Line the middle box with shade cloth. This stops the worms wriggling into the bottom box and drowning. Fill almost to the top with mushroom or matured compost. Add the worms.
Place 3-4cm deep layer of scraps in the top box. Place the top box squarely on the middle box, then gently water well. Drain for five minutes, then squarely place the top and middle boxes on the bottom box. Fit the lid, holding it in place using the bricks, keeping the ventilation holes clear.

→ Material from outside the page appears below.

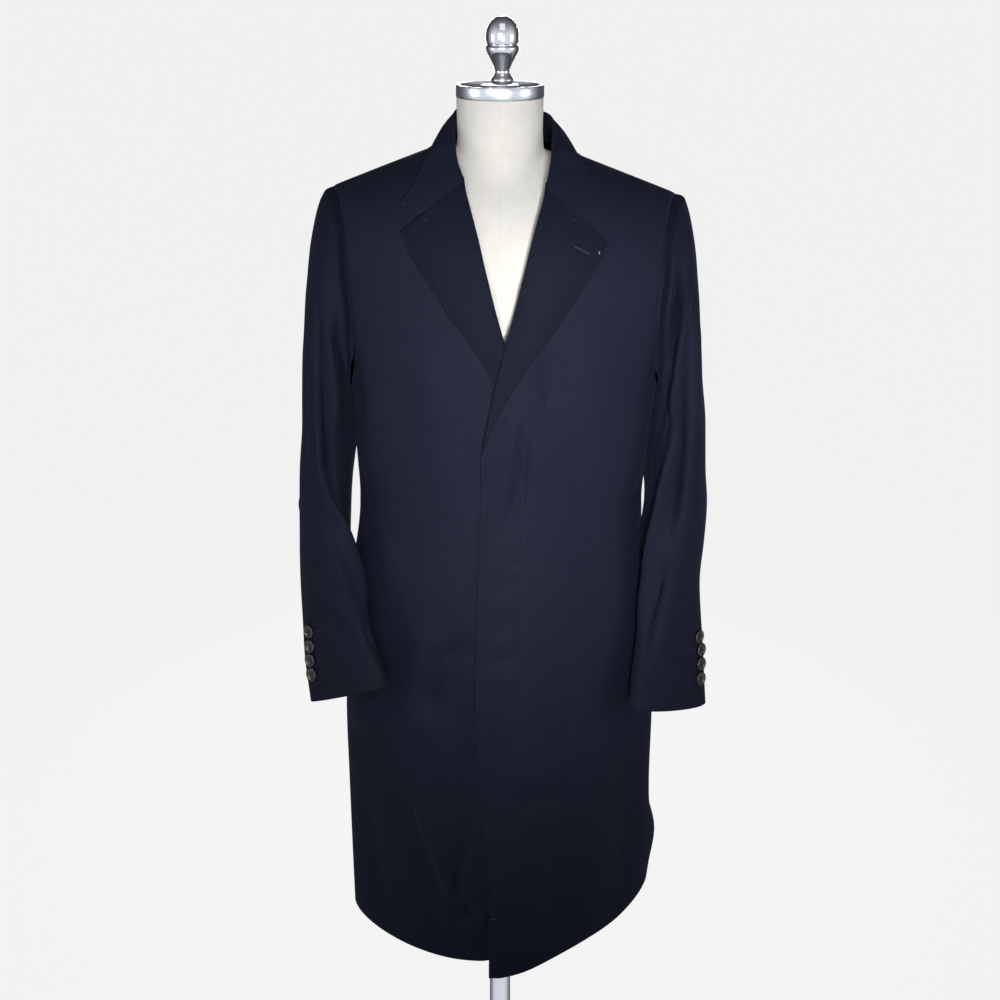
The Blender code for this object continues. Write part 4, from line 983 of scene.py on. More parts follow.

Place the farm on level ground somewhere sheltered and out of direct sun.
How To Use The Worm Juice
Worm juice makes an excellent fertiliser but it is strong on its own. Dilute it with water by about 1:10 before using it to water plants. It should look like weak tea. Castings also make a mild, slow-release fertiliser. They can be diluted with water or added directly to soil: crumble a 10cm piece around a shrub or pot plant.
If you're going on holidays, just add your usual scraps and some extra shredded paper. Worms should easily survive for about six weeks.